Public sector payments operator Access PaySuite has used Freedom of Information requests to local authorities to create the data.

This shows that local authorities providing social housing are owed on average £3.1m per authority in rental arrears. This has increased by 71% from an average of £1.8m in 2019.

As well as the jump over the last five years, authorities have also seen a significant jump over the last year – with the analysis finding a 14% increase when compared to March 2023.

It’s not just local authorities facing the challenge of surging rental arrears in social housing. In March this year the Regulator of Social Housing (RSH) recorded an 8.4% rise in rent arrears reported by housing associations – hitting a record high of £800m – the highest single year jump since before the pandemic.

Local authorities have seen a similar picture, with the number of tenants falling into rental arrears increase by 17% over the last five years.
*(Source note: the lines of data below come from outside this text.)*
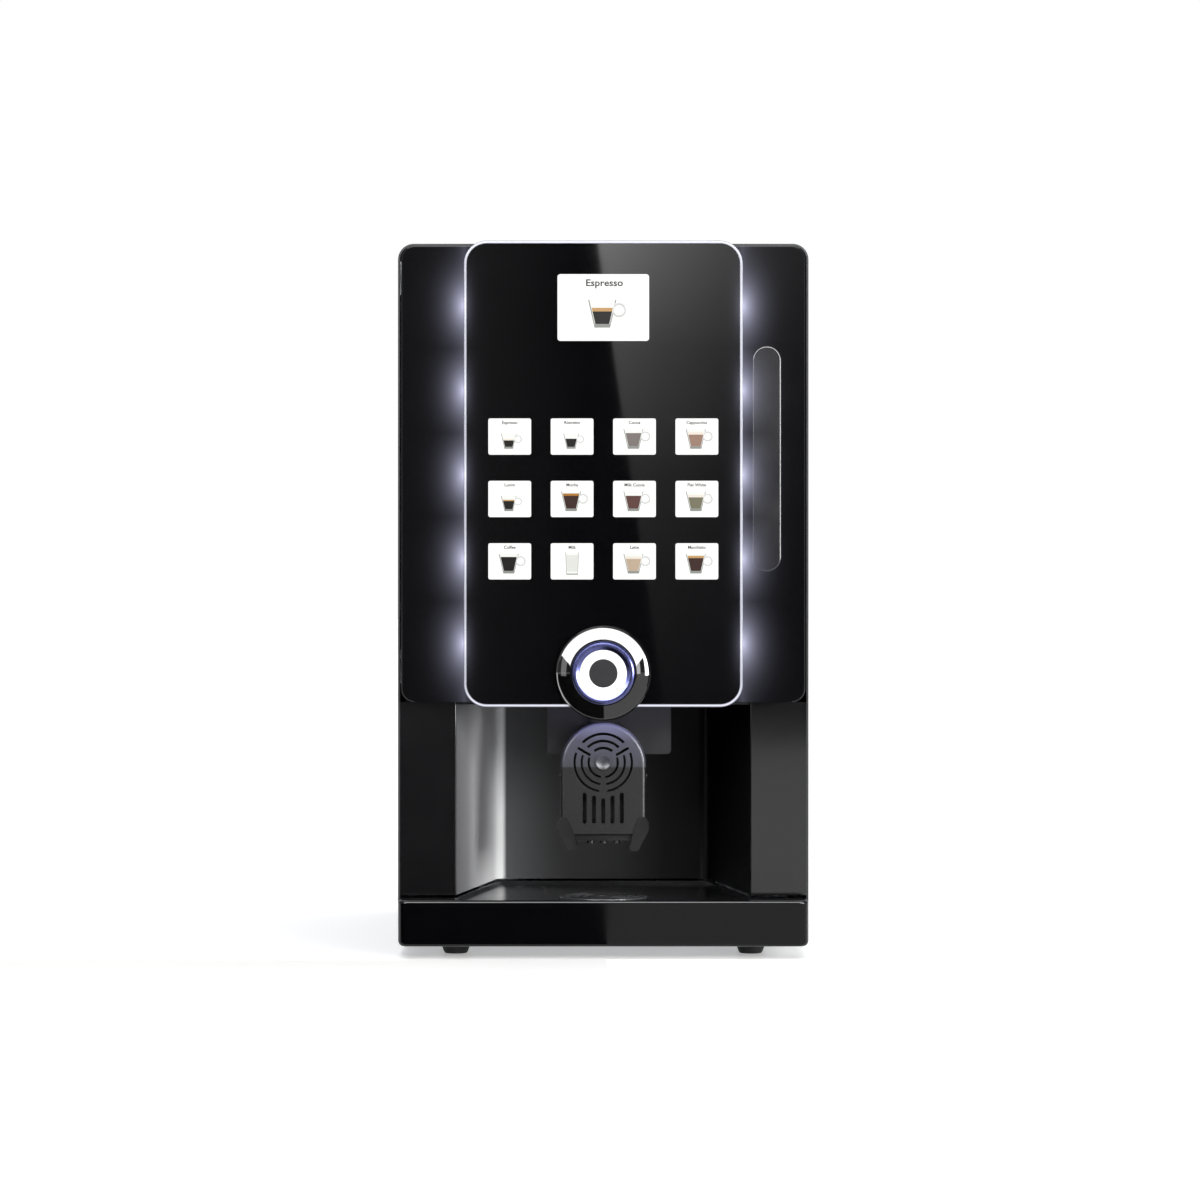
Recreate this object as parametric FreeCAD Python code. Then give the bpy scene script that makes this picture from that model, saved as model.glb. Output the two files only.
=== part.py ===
import FreeCAD, Part
import math
import os

from FreeCAD import Vector as V

# A table-top hot drinks machine: a sheet-metal cabinet with a lit front door, a cup niche,
# an adjustable spout and a drip tray drawer. Millimetres; +Z up, the front faces -Y,
# and the origin is on the counter, under the centre of the machine.

X, Y, Z = V(1, 0, 0), V(0, 1, 0), V(0, 0, 1)

# ---------------------------------------------------------------- driving dimensions
WIDTH, HEIGHT, DEPTH = 416.0, 720.0, 560.0
FOOT_HEIGHT = 13.0
SHEET = 2.0                 # cabinet sheet metal
GAP = 0.3                   # between pieces that move past each other
PIN_PLAY = 0.06             # radial running clearance of a hinge pin
CORNER_R = 16.0             # rounded top edges of the cabinet, outside
TOP_LIP = 8.0               # flat lip of a side panel above its rounded edge
BASE_PROJECTION = 47.0      # the tray drawer stands this far in front of the columns
REAR_STANDOFF = 12.0        # the water inlet stands this far behind the rear panel
BASE_TOP = 58.5             # top of the tray drawer's front
BASE_MARGIN = 2.5           # the drawer's front is this much narrower, each side

NICHE_HALF_FRONT, NICHE_HALF_BACK = 149.0, 113.0
NICHE_DEPTH = 210.0         # behind the column faces
NICHE_BOTTOM = 60.0
NICHE_FILLET = 12.0
LINER_WALL = 2.0
COLUMN_T = 3.0

DOOR_BOTTOM = 256.0
DOOR_TOP_MARGIN = 4.0       # below the cabinet top
DOOR_SIDE_MARGIN = 4.4      # inside the cabinet side
DOOR_CORNER_R = 13.5
DOOR_PANEL_T, DOOR_WALL = 3.0, 2.5
DOOR_SETBACK = 26.0         # door panel face behind the drawer's front
DOOR_GAP = 1.0              # behind the closed door

WING_W = 63.6               # door skin that shows at each side of the glass
GLASS_CORNER_R, GLASS_T = 23.0, 4.0
GLASS_BOTTOM = 251.6
GLASS_TOP_MARGIN = 0.3      # below the cabinet top
GLASS_SETBACK = 12.0        # glass face behind the drawer's front
RIM = 2.8                   # lit edge that shows round the glass
CARRIER_INSET = 12.0        # the raised backing ends this far inside the glass

SCREEN_W, SCREEN_H, SCREEN_R = 92.0, 67.0, 3.0
SCREEN_DROP = 67.2          # its centre, below the glass top
KEY_W, KEY_H, KEY_R = 43.0, 36.4, 2.0
KEY_PITCH = 62.6
KEY_COLUMNS, KEY_ROWS = 4, 3
KEY_DROP = 196.7            # centre of the top row, below the glass top
LED_COUNT, LED_DROP, LED_RISE = 5, 64.7, 63.4     # from the glass top, and from its bottom

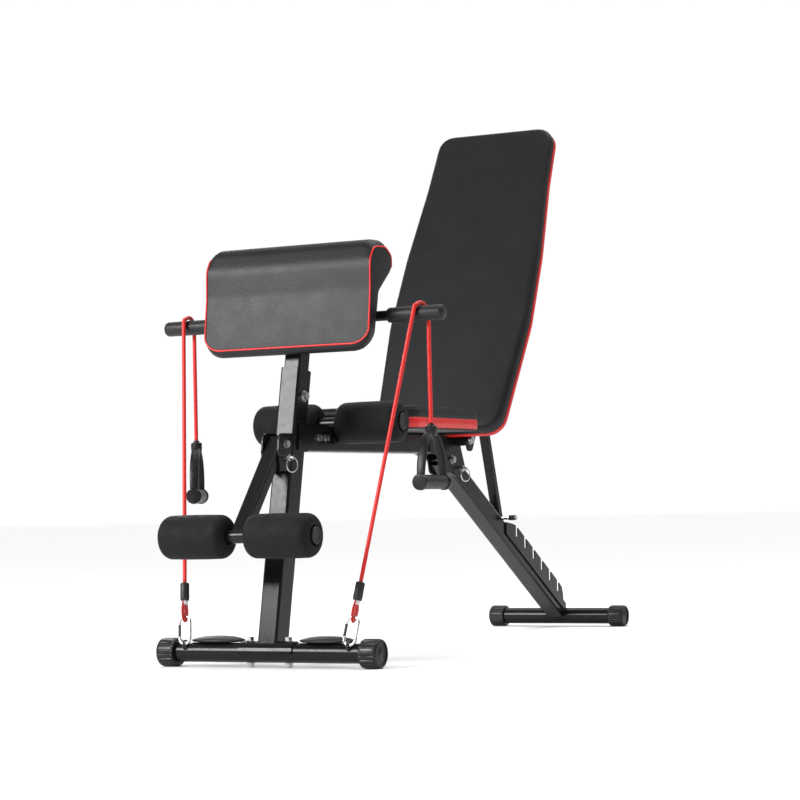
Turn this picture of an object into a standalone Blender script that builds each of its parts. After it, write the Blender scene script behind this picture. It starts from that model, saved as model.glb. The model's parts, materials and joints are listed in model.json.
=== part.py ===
"""Decline sit up bench with preacher pad, foam leg rollers and clip-on resistance cords.

Metres, +Z up, floor at z = 0. While the pieces are made, y is measured backwards from the
axis of the front foot tube; the last line of main() then moves the whole bench so that the
origin lies on the floor under the middle of its bounding box. +X is the right-hand side as
seen by someone who faces the front of the bench.
"""

import math

import bmesh
import bpy
from mathutils import Euler, Matrix, Vector

# ---------------------------------------------------------------- driving dimensions
GAP = 0.0003                    # clearance between pieces that touch
ROUND_STEPS = 20                # sides of a tube
CORNER_STEPS = 3                # points in a rounded corner

FOOT_TUBE_R = 0.018
TUBE_WALL = 0.002
FRONT_FOOT_LENGTH = 0.459
FRONT_CAP_R = 0.0266
REAR_FOOT_Y = 1.307
REAR_FOOT_LENGTH = 0.3325
REAR_CAP_R = 0.0238
CAP_LENGTH = 0.036
CAP_WALL = 0.004

POST_WIDTH = 0.040
POST_DEPTH = 0.0475
POST_LEAN = math.radians(12.0)  # backwards from the vertical
POST_FRONT_Y = -0.0126          # front face of the post, at this height
POST_FRONT_Z = 0.039
POST_LENGTH = 0.522
INNER_POST = (0.0335, 0.037)    # width, depth

BEAM_WIDTH = 0.040
BEAM_BOTTOM = 0.391
BEAM_TOP = 0.4325
BEAM_FRONT_Y = 0.1222
BEAM_REAR_Y = 0.680
PLATE = 0.003                   # steel plate thickness

ROLLER_R = 0.0395
ROLLER_BAR_R = 0.0125
ROLLER_BAR_HALF = 0.158
ROLLER_INNER_X = 0.0225
UPPER_ROLLER_Y = 0.245
UPPER_ROLLER_Z = BEAM_TOP + GAP + ROLLER_BAR_R
LOWER_ROLLER_Y = -0.0973
LOWER_ROLLER_Z = 0.2392
ARM_PIVOT = (0.040, 0.4045)     # y, z
ARM_LOCK = (0.039, 0.379)
ARM_TUBE = (0.030, 0.022)       # width, depth

LEG_PIVOT = (0.722, 0.379)
LEG_SLOPE = -0.5915             # rise over run of the rear leg
LEG_SIZE = 0.040
LEG_LOCK = (0.757, 0.360)
RACK_FIRST_SLOT_Y = 1.040
RACK_PITCH = 0.0435
RACK_SLOTS = 6
RACK_TOOTH = 0.0197             # height of the teeth over the leg, measured upwards
RACK_SLOT_WIDTH = 0.0115

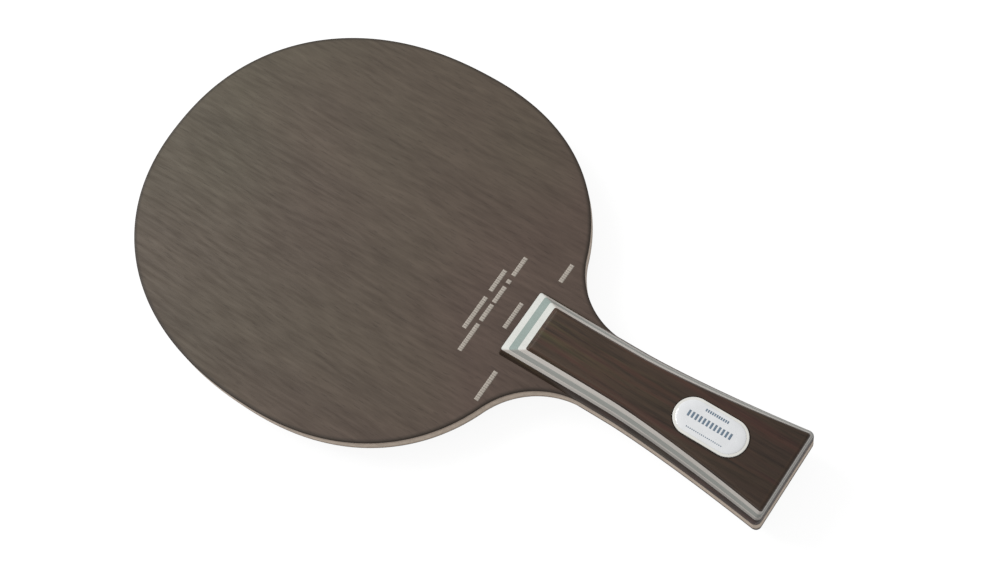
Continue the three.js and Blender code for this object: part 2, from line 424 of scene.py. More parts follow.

On average, 41% of social housing units are currently in rental arrears.

The research found that the value of rental arrears per tenant have increased from £492 in 2019 to £710 in 2024, an increase of 44%.

221 local authorities in the UK own social housing, with a total 1.56 million units of housing stock recorded by the Regulator of Social Housing in 2023.

An Access PaySuite spokesperson says: “Social housing budgets have been squeezed significantly over recent years. On top of this, the cost of living crisis has caused real difficulties for many people to meet their living costs, whether they rent their property from their local authority, a housing association or a private landlord.

“If we apply our representative sample across the 221 local authorities which own social housing, the total value of rental arrears across local government could be as high as £650 million.

“For local authorities and housing associations, this creates a challenging balancing act between affordability for tenants, while meeting costs for their own essential expenditure requirements. Alongside rental arrears, local authorities are also spending significant amounts of time chasing overdue council tax payments, all of which is adding to their operating costs.”